One of the gifts this season of Advent gives us is the permission to look beyond the tinsel and glitter that bedecks most everything this time of year, to see the truth. Not the truth that we would like to see, but the truth as it is—even if it is laced with sorrow. And then, we are to wait. And this waiting—well—it too is a gift. Because this type of waiting doesn’t mean that we sit idly by doing nothing. This is a waiting which is inherently productive. Eugene Peterson calls the Christian life “a long obedience in the same direction.” This, I believe, is the type of waiting toward which the season of Advent is striving —a waiting which orients the trajectory of our lives. And that trajectory is oriented toward the coming reign of Christ. Not the infant Jesus, born in a manger, but the Jesus we encounter today in the Gospel of Mark: The Son of Man coming in clouds with great power and glory.
Allow me to suggest to you that this image is less frightening, and far more hopeful than it first might appear. Because these words that we encounter in scripture this morning, well…. they were spoken to people (rather like ourselves) people who were living in uncertain and frightening times. These words and images, then, they are reminders that God is coming—not on a timetable that we might recognize, but one in which we must find ourselves ready and able to respond to Christ when he arrives. And so, the time to be prepared is now.

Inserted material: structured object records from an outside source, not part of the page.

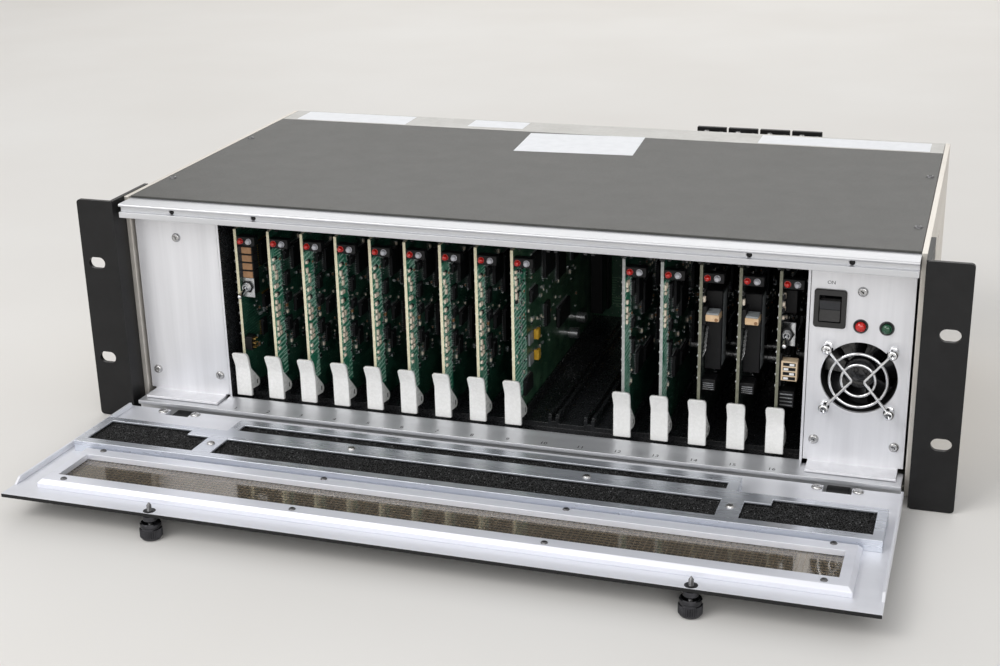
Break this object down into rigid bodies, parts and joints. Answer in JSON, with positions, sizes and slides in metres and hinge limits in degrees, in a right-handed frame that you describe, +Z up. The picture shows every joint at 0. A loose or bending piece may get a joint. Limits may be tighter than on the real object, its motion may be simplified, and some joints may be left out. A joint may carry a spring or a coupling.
{
  "type": "modular card frame",
  "caption": "Rack mounted modular card frame with a drop-down door, plug-in circuit cards with ejector levers and a slide-in power module with a fan.",
  "frame": {"origin": "centre of the overall box at the level of the surface the frame stands on, door open", "axes": "+X to the right seen from the front, +Y from the door to the rear panel, +Z up"},
  "size_m": [0.4826, 0.3901, 0.1311],
  "materials": {
    "side_aluminium": "satin",
    "cover_paint": "matt",
    "ear_paint": "satin",
    "rail_aluminium": "satin",
    "panel_aluminium": "fine brushed",
    "door_aluminium": "satin",
    "tray_steel": "satin",
    "foam": "open cell foam",
    "smoked_window": "gloss",
    "guide_plastic": "matt",
    "board_green": "satin",
    "board_dark": "satin",
    "screw_steel": "satin",
    "guard_wire": "polished",
    "case_steel": "satin",
    "toggle_metal": "polished",
    "ejector_white": "gloss"
  },
  "bodies": {
    "chassis": {"side_plates": "side_aluminium", "top_cover": "cover_paint", "base_plate": "side_aluminium", "rack_ears": "ear_paint", "front_rails": "rail_aluminium", "rear_panel": "side_aluminium", "card_guides": "guide_plastic", "midplane": "board_green", "bay_dividers": "side_aluminium", "blank_panel": "panel_aluminium", "chassis_screws": "screw_steel", "bnc_connectors": "screw_steel", "terminal_blocks": "guide_plastic", "power_inlets": "guide_plastic", "hinge_blocks": "ear_paint"},
    "door": {"door_skin": "door_aluminium", "filter_tray": "tray_steel", "filter_foam": "foam", "window_bezel": "door_aluminium", "window_pane": "smoked_window", "door_screws": "screw_steel"},
    "thumb_left": {"thumbscrew_left": "guide_plastic"},
    "thumb_right": {"thumbscrew_right": "guide_plastic"},
    "power_module": {"psu_case": "case_steel", "psu_panel": "panel_aluminium", "fan_frame": "guide_plastic", "fan_guard": "guard_wire", "psu_fittings": "guide_plastic"},
    "rotor": {"fan_rotor": "guide_plastic"},
    "power_rocker": {"rocker": "guide_plastic"},
    "lever_1": {"toggle_1": "toggle_metal"},
    "lever_16": {"toggle_16": "toggle_metal"},
    "card_1": {"card_1": "board_green"},
    "ejector_1": {"ejector_1": "ejector_white"},
    "card_2": {"card_2": "board_green"},
    "ejector_2": {"ejector_2": "ejector_white"},
    "card_3": {"card_3": "board_green"},
    "ejector_3": {"ejector_3": "ejector_white"},
    "card_4": {"card_4": "board_green"},
    "ejector_4": {"ejector_4": "ejector_white"},
    "card_5": {"card_5": "board_green"},
    "ejector_5": {"ejector_5": "ejector_white"},
    "card_6": {"card_6": "board_green"},
    "ejector_6": {"ejector_6": "ejector_white"},
    "card_7": {"card_7": "board_green"},
    "ejector_7": {"ejector_7": "ejector_white"},
    "card_8": {"card_8": "board_green"},
    "ejector_8": {"ejector_8": "ejector_white"},
    "card_9": {"card_9": "board_green"},
    "ejector_9": {"ejector_9": "ejector_white"},
    "card_12": {"card_12": "board_green"},
    "ejector_12": {"ejector_12": "ejector_white"},
    "card_13": {"card_13": "board_green"},
    "ejector_13": {"ejector_13": "ejector_white"},
    "card_14": {"card_14": "board_dark"},
    "ejector_14": {"ejector_14": "ejector_white"},
    "card_15": {"card_15": "board_dark"},
    "ejector_15": {"ejector_15": "ejector_white"},
    "card_16": {"card_16": "board_green"},
    "ejector_16": {"ejector_16": "ejector_white"}
  },
  "joints": [
    {"name": "door_hinge", "type": "hinge", "parent": "chassis", "child": "door", "pos_m": [0, -0.06822, 0.0045], "axis": [1, 0, 0], "range_deg": [-87.85, 0]},
    {"name": "thumb_left_push", "type": "slide", "parent": "door", "child": "thumb_left", "axis": [0, 0.0375, 0.9993], "range_m": [0, 0.003]},
    {"name": "thumb_right_push", "type": "slide", "parent": "door", "child": "thumb_right", "axis": [0, 0.0375, 0.9993], "range_m": [0, 0.003]},
    {"name": "power_module_slide", "type": "slide", "parent": "chassis", "child": "power_module", "axis": [0, -1, 0], "range_m": [0, 0.037]},
    {"name": "fan_spin", "type": "hinge", "parent": "power_module", "child": "rotor", "pos_m": [0.19, -0.03292, 0.06175], "axis": [0, 1, 0], "continuous": true},
    {"name": "rocker_tilt", "type": "hinge", "parent": "power_module", "child": "power_rocker", "pos_m": [0.174, -0.04292, 0.0976], "axis": [-1, 0, 0], "range_deg": [0, 12]},
    {"name": "card_1_slide", "type": "slide", "parent": "chassis", "child": "card_1", "axis": [0, -1, 0], "range_m": [0, 0.036]},
    {"name": "ejector_1_lever", "type": "hinge", "parent": "card_1", "child": "ejector_1", "pos_m": [-0.15576, -0.03502, 0.0203], "axis": [1, 0, 0], "range_deg": [0, 55]},
    {"name": "card_2_slide", "type": "slide", "parent": "chassis", "child": "card_2", "axis": [0, -1, 0], "range_m": [0, 0.036]},
    {"name": "ejector_2_lever", "type": "hinge", "parent": "card_2", "child": "ejector_2", "pos_m": [-0.13544, -0.03502, 0.0203], "axis": [1, 0, 0], "range_deg": [0, 55]},
    {"name": "card_3_slide", "type": "slide", "parent": "chassis", "child": "card_3", "axis": [0, -1, 0], "range_m": [0, 0.036]},
    {"name": "ejector_3_lever", "type": "hinge", "parent": "card_3", "child": "ejector_3", "pos_m": [-0.11512, -0.03502, 0.0203], "axis": [1, 0, 0], "range_deg": [0, 55]},
    {"name": "card_4_slide", "type": "slide", "parent": "chassis", "child": "card_4", "axis": [0, -1, 0], "range_m": [0, 0.036]},
    {"name": "ejector_4_lever", "type": "hinge", "parent": "card_4", "child": "ejector_4", "pos_m": [-0.0948, -0.03502, 0.0203], "axis": [1, 0, 0], "range_deg": [0, 55]},
    {"name": "card_5_slide", "type": "slide", "parent": "chassis", "child": "card_5", "axis": [0, -1, 0], "range_m": [0, 0.036]},
    {"name": "ejector_5_lever", "type": "hinge", "parent": "card_5", "child": "ejector_5", "pos_m": [-0.07448, -0.03502, 0.0203], "axis": [1, 0, 0], "range_deg": [0, 55]},
    {"name": "card_6_slide", "type": "slide", "parent": "chassis", "child": "card_6", "axis": [0, -1, 0], "range_m": [0, 0.036]},
    {"name": "ejector_6_lever", "type": "hinge", "parent": "card_6", "child": "ejector_6", "pos_m": [-0.05416, -0.03502, 0.0203], "axis": [1, 0, 0], "range_deg": [0, 55]},
    {"name": "card_7_slide", "type": "slide", "parent": "chassis", "child": "card_7", "axis": [0, -1, 0], "range_m": [0, 0.036]},
    {"name": "ejector_7_lever", "type": "hinge", "parent": "card_7", "child": "ejector_7", "pos_m": [-0.03384, -0.03502, 0.0203], "axis": [1, 0, 0], "range_deg": [0, 55]},
    {"name": "card_8_slide", "type": "slide", "parent": "chassis", "child": "card_8", "axis": [0, -1, 0], "range_m": [0, 0.036]},
    {"name": "ejector_8_lever", "type": "hinge", "parent": "card_8", "child": "ejector_8", "pos_m": [-0.01352, -0.03502, 0.0203], "axis": [1, 0, 0], "range_deg": [0, 55]},
    {"name": "card_9_slide", "type": "slide", "parent": "chassis", "child": "card_9", "axis": [0, -1, 0], "range_m": [0, 0.036]},
    {"name": "ejector_9_lever", "type": "hinge", "parent": "card_9", "child": "ejector_9", "pos_m": [0.0068, -0.03502, 0.0203], "axis": [1, 0, 0], "range_deg": [0, 55]},
    {"name": "card_12_slide", "type": "slide", "parent": "chassis", "child": "card_12", "axis": [0, -1, 0], "range_m": [0, 0.036]},
    {"name": "ejector_12_lever", "type": "hinge", "parent": "card_12", "child": "ejector_12", "pos_m": [0.06776, -0.03502, 0.0203], "axis": [1, 0, 0], "range_deg": [0, 55]},
    {"name": "card_13_slide", "type": "slide", "parent": "chassis", "child": "card_13", "axis": [0, -1, 0], "range_m": [0, 0.036]},
    {"name": "ejector_13_lever", "type": "hinge", "parent": "card_13", "child": "ejector_13", "pos_m": [0.08808, -0.03502, 0.0203], "axis": [1, 0, 0], "range_deg": [0, 55]},
    {"name": "card_14_slide", "type": "slide", "parent": "chassis", "child": "card_14", "axis": [0, -1, 0], "range_m": [0, 0.036]},
    {"name": "ejector_14_lever", "type": "hinge", "parent": "card_14", "child": "ejector_14", "pos_m": [0.1084, -0.03502, 0.0203], "axis": [1, 0, 0], "range_deg": [0, 55]},
    {"name": "card_15_slide", "type": "slide", "parent": "chassis", "child": "card_15", "axis": [0, -1, 0], "range_m": [0, 0.036]},
    {"name": "ejector_15_lever", "type": "hinge", "parent": "card_15", "child": "ejector_15", "pos_m": [0.12872, -0.03502, 0.0203], "axis": [1, 0, 0], "range_deg": [0, 55]},
    {"name": "card_16_slide", "type": "slide", "parent": "chassis", "child": "card_16", "axis": [0, -1, 0], "range_m": [0, 0.036]},
    {"name": "ejector_16_lever", "type": "hinge", "parent": "card_16", "child": "ejector_16", "pos_m": [0.14904, -0.03502, 0.0203], "axis": [1, 0, 0], "range_deg": [0, 55]},
    {"name": "toggle_1_throw", "type": "hinge", "parent": "card_1", "child": "lever_1", "pos_m": [-0.15256, -0.03622, 0.078], "axis": [-1, 0, 0], "range_deg": [0, 34]},
    {"name": "toggle_16_throw", "type": "hinge", "parent": "card_16", "child": "lever_16", "pos_m": [0.15224, -0.03622, 0.078], "axis": [-1, 0, 0], "range_deg": [0, 34]}
  ]
}
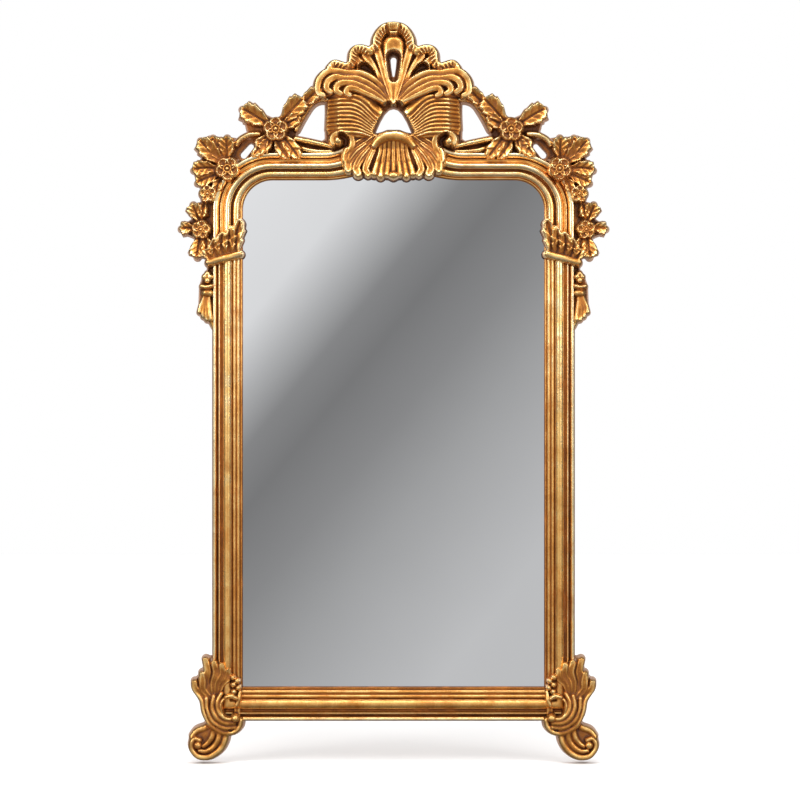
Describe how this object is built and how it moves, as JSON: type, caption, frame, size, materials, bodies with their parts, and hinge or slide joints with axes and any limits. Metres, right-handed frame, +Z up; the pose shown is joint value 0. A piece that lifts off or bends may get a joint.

Once asked what he would do if he believed the world would end tomorrow, Martin Luther is said to have responded, “I would plant a tree today.” Like Martin Luther, we can also be confident of God’s love and sure of God’s promises about the future, and still invest in the present, in the everyday and the ordinary, in the people and causes all around us. As people of faith, we can look to the future with hope, in the certainty that there will come a time in which God indeed will draw all of God’s creation not just to an end—but to a good end. Yet in the meantime—in this uncertain and even uncomfortable in-between time, we wait—with longing, certainly, but also with intention and with purpose for that better world to come. In Jesus’ name. Amen.